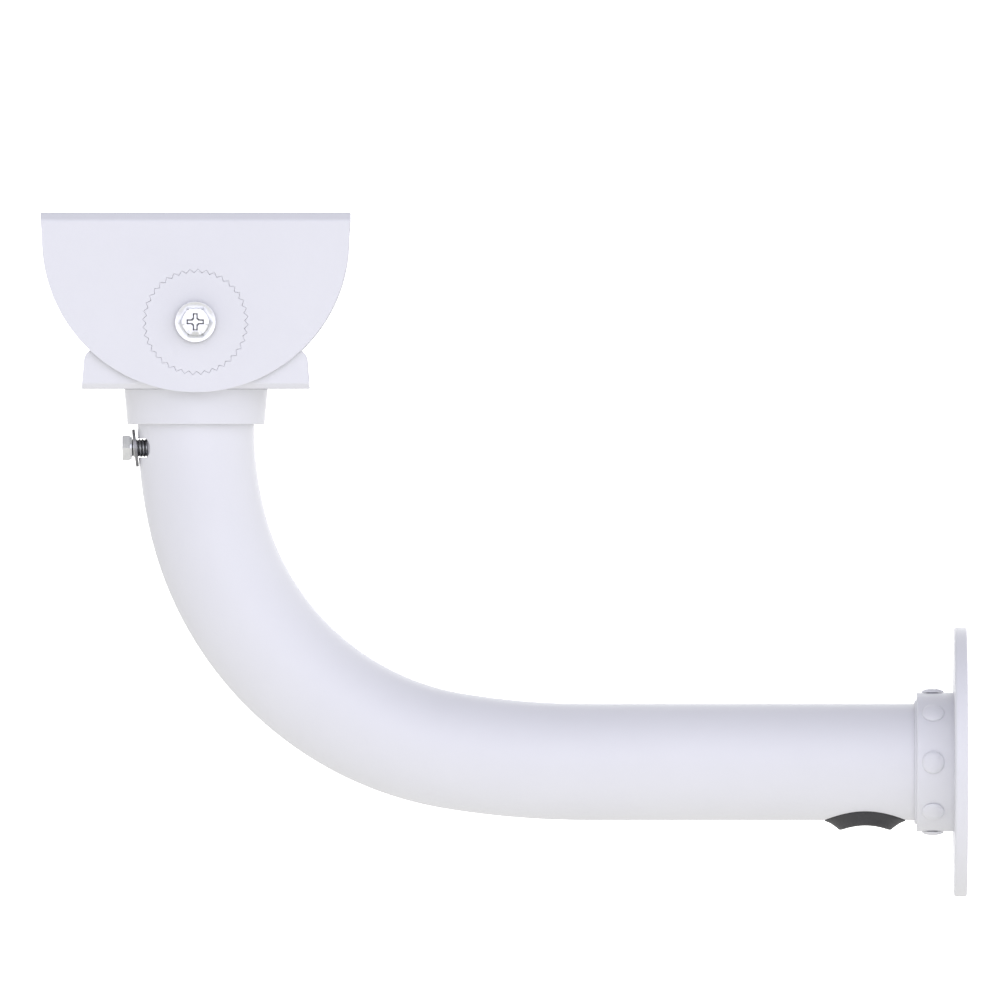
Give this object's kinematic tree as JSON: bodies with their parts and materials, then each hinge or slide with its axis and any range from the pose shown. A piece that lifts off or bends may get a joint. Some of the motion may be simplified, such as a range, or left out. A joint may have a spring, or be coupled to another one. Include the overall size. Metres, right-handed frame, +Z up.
{
  "type": "security camera wall bracket",
  "caption": "White wall bracket for a security camera: round wall plate, bent pipe arm, swivelling neck and a tilting half-round head with a flat top and toothed locking discs.",
  "frame": {"origin": "centre of the wall plate's back face, where it meets the wall", "axes": "+X into the wall, +Y across the bracket, +Z up; the arm reaches out along -X and bends up to the head"},
  "size_m": [0.3528, 0.1028, 0.2606],
  "materials": {
    "white_paint": "satin white powder coat with a slight lavender cast, on steel and cast metal",
    "bright_zinc": "bright zinc-plated steel fasteners",
    "rubber": "dark grey moulded rubber, matt"
  },
  "bodies": {
    "arm": {"wall_plate": "white_paint", "collar_rivet_1": "white_paint", "collar_rivet_2": "white_paint", "collar_rivet_3": "white_paint", "collar_rivet_4": "white_paint", "collar_rivet_5": "white_paint", "collar_rivet_6": "white_paint", "collar_rivet_7": "white_paint", "collar_rivet_8": "white_paint", "arm_tube": "white_paint", "cable_grommet": "rubber"},
    "swivel": {"swivel_neck": "white_paint", "saddle": "white_paint", "saddle_screw_1": "bright_zinc", "saddle_screw_2": "bright_zinc", "saddle_screw_3": "bright_zinc", "saddle_screw_4": "bright_zinc", "pan_lock_washer": "bright_zinc", "pivot_washer_front": "bright_zinc", "pivot_washer_back": "bright_zinc", "pivot_spring_washer_front": "bright_zinc", "pivot_spring_washer_back": "bright_zinc", "pivot_nut_front": "bright_zinc", "pivot_nut_back": "bright_zinc"},
    "head": {"tilt_channel": "white_paint", "toothed_disc_front": "white_paint", "toothed_disc_back": "white_paint"},
    "lock_bolt": {"pan_lock_bolt": "bright_zinc"},
    "front_screw": {"pivot_screw_front": "bright_zinc"},
    "back_screw": {"pivot_screw_back": "bright_zinc"}
  },
  "joints": [
    {"name": "pan", "type": "hinge", "parent": "arm", "child": "swivel", "pos_m": [-0.2937, 0, 0.1196], "axis": [0, 0, 1], "range_deg": [-28, 28]},
    {"name": "tilt", "type": "hinge", "parent": "swivel", "child": "head", "pos_m": [-0.2937, 0, 0.1675], "axis": [0, 1, 0], "range_deg": [-72, 72]},
    {"name": "lock_bolt_turn", "type": "hinge", "parent": "swivel", "child": "lock_bolt", "pos_m": [-0.3181, 0, 0.1196], "axis": [-1, 0, 0], "range_deg": [0, 270]},
    {"name": "front_screw_turn", "type": "hinge", "parent": "swivel", "child": "front_screw", "pos_m": [-0.2937, -0.038, 0.1675], "axis": [0, -1, 0], "range_deg": [0, 270]},
    {"name": "back_screw_turn", "type": "hinge", "parent": "swivel", "child": "back_screw", "pos_m": [-0.2937, 0.038, 0.1675], "axis": [0, 1, 0], "range_deg": [0, 270]}
  ]
}
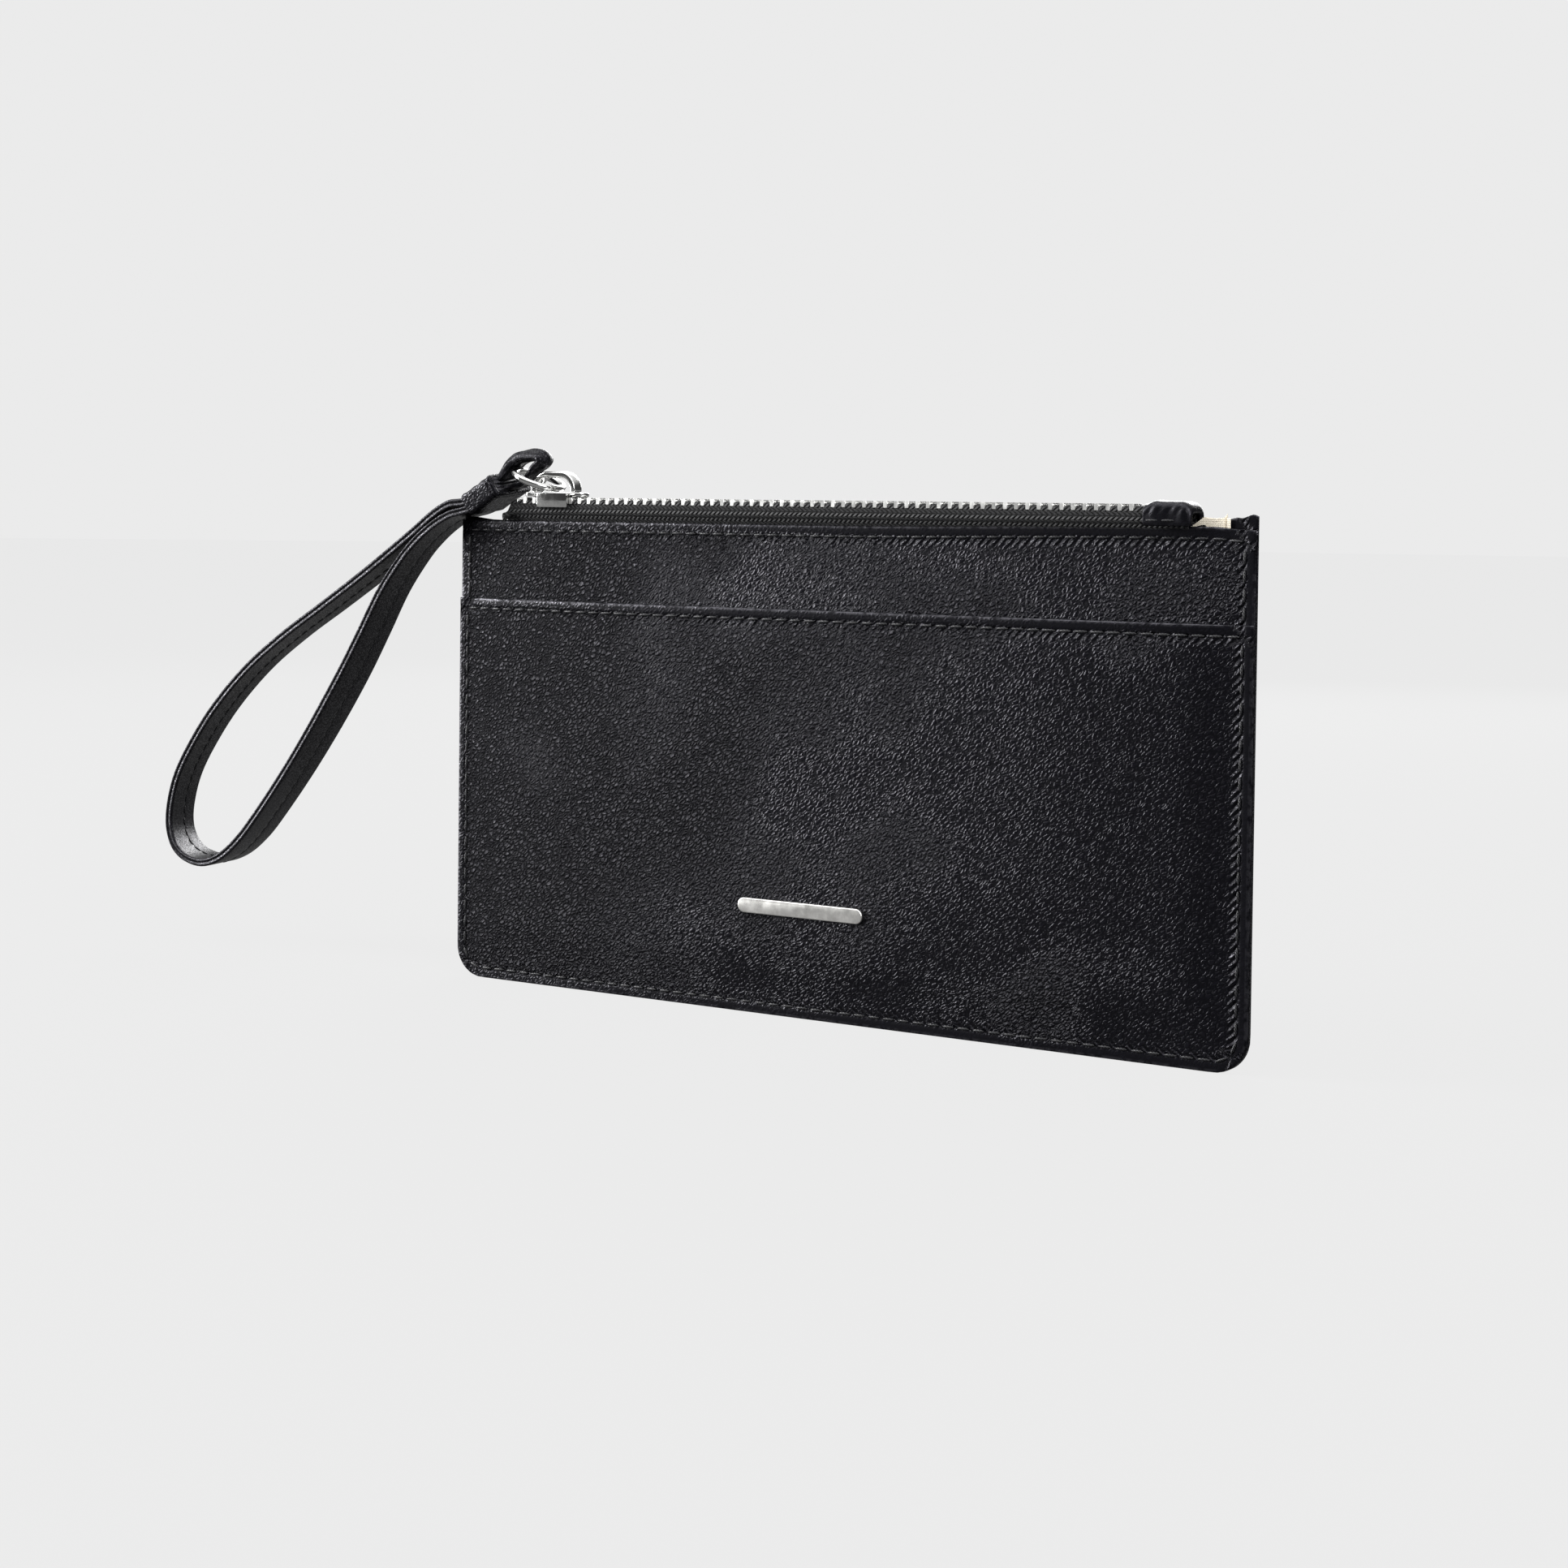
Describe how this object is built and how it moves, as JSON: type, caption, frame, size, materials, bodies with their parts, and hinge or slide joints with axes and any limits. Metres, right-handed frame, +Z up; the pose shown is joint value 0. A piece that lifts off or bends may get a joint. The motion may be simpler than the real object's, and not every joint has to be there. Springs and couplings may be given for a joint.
{
  "type": "wristlet wallet",
  "caption": "Flat zip pouch in black leather with a front slip pocket, stacked card slots behind, and a wrist strap on the zip slider's ring.",
  "frame": {"origin": "middle of the pouch's bottom edge, in the zip's centre plane", "axes": "+X to the right seen from the front, the front with the slip pocket faces -Y, +Z up"},
  "size_m": [0.2859, 0.0136, 0.12],
  "materials": {
    "leather": "fine pebbled grain, semi-gloss",
    "strap_leather": "smooth, semi-gloss",
    "lining": "plain weave, matt",
    "zip_tape": "twill weave, matt",
    "thread": "twisted, slightly shiny",
    "zip_metal": "polished",
    "chrome": "mirror polished",
    "badge_metal": "polished"
  },
  "bodies": {
    "pouch": {"front_panel": "leather", "back_panel": "leather", "seam_core": "leather", "front_lining": "lining", "back_lining": "lining", "pocket_panel": "leather", "pocket_lining": "lining", "slot_lining": "lining", "card_slot_1": "leather", "card_slot_2": "leather", "card_slot_3": "leather", "card_slot_4": "leather", "zip_tape_front": "zip_tape", "zip_tape_back": "zip_tape", "zip_teeth_front": "zip_metal", "zip_teeth_back": "zip_metal", "zip_top_stops": "zip_metal", "zip_bottom_stop": "zip_metal", "zip_end_tab": "leather", "end_tab_stitch": "thread", "top_stitch_front": "thread", "top_stitch_back": "thread", "pocket_stitch": "thread", "side_stitch_front": "thread", "side_stitch_back": "thread", "slot_stitch": "thread", "badge_bar": "badge_metal", "badge_washers": "badge_metal"},
    "slider": {"slider_body": "chrome", "slider_bail": "chrome"},
    "ring": {"pull_ring": "chrome"},
    "strap": {"strap_eye": "strap_leather", "strap_outer_ply": "strap_leather", "strap_inner_ply": "strap_leather", "strap_keeper": "strap_leather", "strap_stitch": "thread"}
  },
  "joints": [
    {"name": "slider_slide", "type": "slide", "parent": "pouch", "child": "slider", "axis": [1, 0, 0], "range_m": [-0.003, 0.1365], "deforming": ["strap_eye", "strap_outer_ply", "strap_inner_ply", "strap_keeper", "strap_stitch"]},
    {"name": "ring_swing", "type": "hinge", "parent": "slider", "child": "ring", "pos_m": [-0.0709, 0, 0.11135], "axis": [0, 1, 0], "range_deg": [0, 60]},
    {"name": "strap_turn", "type": "hinge", "parent": "ring", "child": "strap", "pos_m": [-0.07616, 0, 0.11327], "axis": [0.342, 0, 0.9397], "range_deg": [-25, 25]}
  ]
}
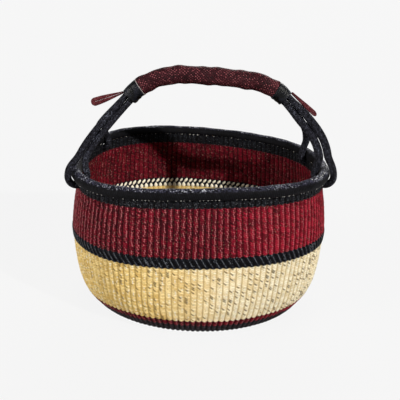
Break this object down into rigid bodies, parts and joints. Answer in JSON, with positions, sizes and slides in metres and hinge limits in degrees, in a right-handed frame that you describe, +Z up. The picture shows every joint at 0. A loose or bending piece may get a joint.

▶ Problem statement
Search the lines above for the string "axes" and copy each line that has it.

▶ Task answer
  "frame": {"origin": "centre of the wall plate's back face, where it meets the wall", "axes": "+X into the wall, +Y across the bracket, +Z up; the arm reaches out along -X and bends up to the head"},
Describe how this object is built and how it moves, as JSON: type, caption, frame, size, materials, bodies with their parts, and hinge or slide joints with axes and any limits. Metres, right-handed frame, +Z up; the pose shown is joint value 0. A piece that lifts off or bends may get a joint. The motion may be simpler than the real object's, and not every joint has to be there. Springs and couplings may be given for a joint.
  "frame": {"origin": "middle of the pouch's bottom edge, in the zip's centre plane", "axes": "+X to the right seen from the front, the front with the slip pocket faces -Y, +Z up"},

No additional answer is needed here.